Influence of erythromycin resistance, inoculum growth phase, and incubation time on assessment of the bactericidal activity of RP 59500 (quinupristin-dalfopristin) against vancomycin-resistant Enterococcus faecium
- PMID: 9420051
- PMCID: PMC164201
- DOI: 10.1128/AAC.41.12.2749
Influence of erythromycin resistance, inoculum growth phase, and incubation time on assessment of the bactericidal activity of RP 59500 (quinupristin-dalfopristin) against vancomycin-resistant Enterococcus faecium
Abstract
RP 59500, a mixture of two semisynthetic streptogramin antibiotics (quinupristin and dalfopristin), is one of a few investigational agents currently in clinical trials with inhibitory activity against multiple-drug-resistant strains of Enterococcus faecium.
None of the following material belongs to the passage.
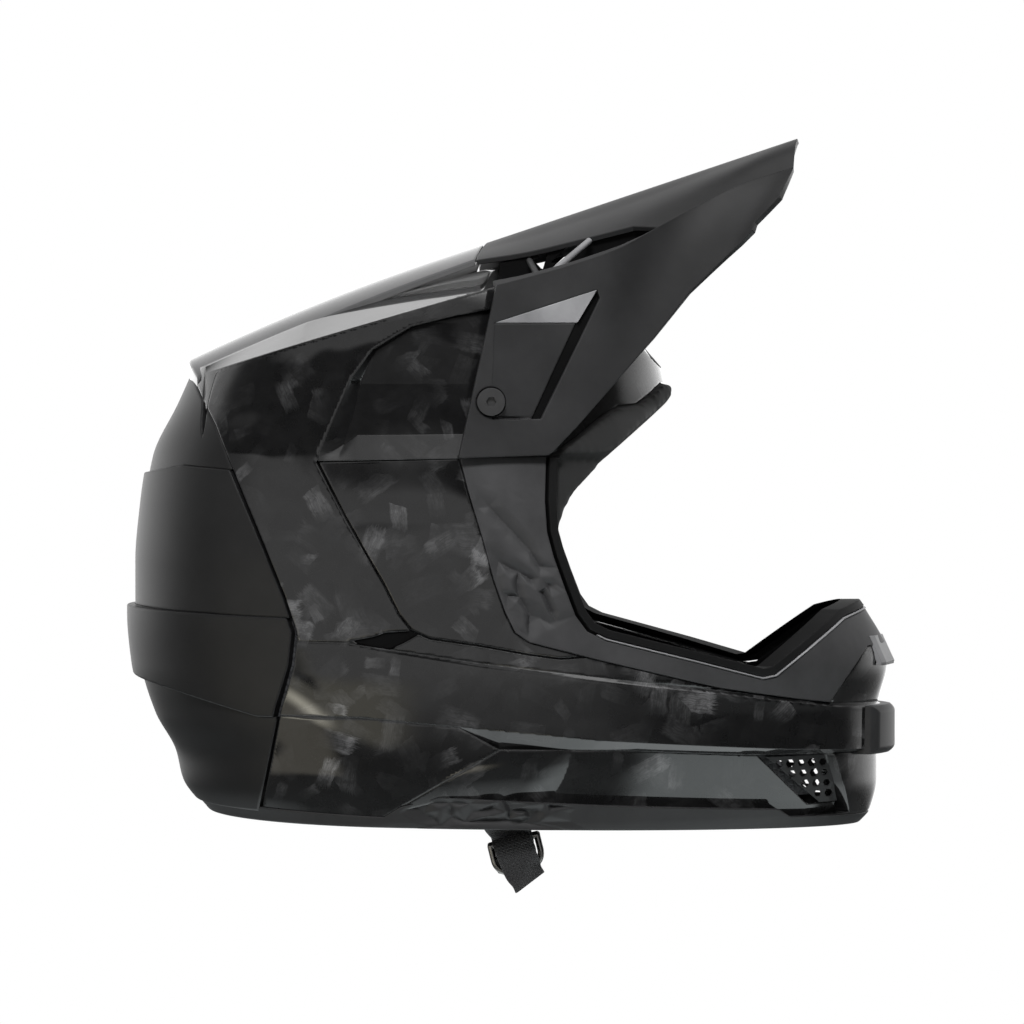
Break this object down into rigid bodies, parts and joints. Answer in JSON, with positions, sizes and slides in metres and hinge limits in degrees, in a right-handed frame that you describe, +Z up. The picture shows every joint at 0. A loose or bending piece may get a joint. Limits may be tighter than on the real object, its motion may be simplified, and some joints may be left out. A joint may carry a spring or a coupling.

We evaluated the bactericidal activity of this antimicrobial against 30 recent clinical isolates of vancomycin-resistant E. faecium, including 23 erythromycin-resistant (MIC, >256 microg/ml) and 7 erythromycin-intermediate (MIC, 2 to 4 microg/ml) strains. All isolates were inhibited by RP 59500 at 0.25 to 1.0 microg/ml. The bactericidal activity of RP 59500 was markedly influenced by the erythromycin susceptibility of the strains and by several technical factors, such as inoculum growth phase and time of incubation of counting plates. As determined by time-kill methods, RP 59500 at a concentration of 2 or 8 microg/ml failed to kill erythromycin-resistant organisms under any conditions. Bactericidal activity was observed against all seven erythromycin-intermediate isolates when log-phase inocula were used and the cells were counted after 48 h of incubation (mean reductions in viable bacteria for RP 59500 at concentrations of 2 and 8 microg/ml, 3.45 and 3.50 log10 CFU/ml, respectively), but killing was diminished when the plates were examined at 72 h (mean killing, 3.06 and 2.95 log10, CFU/ml, respectively). No bactericidal activity was observed when stationary-phase cultures were used. On the basis of these data, we expect that bactericidal activity of RP 59500 against the multiple-drug-resistant E. faecium strains currently encountered would be distinctly uncommon.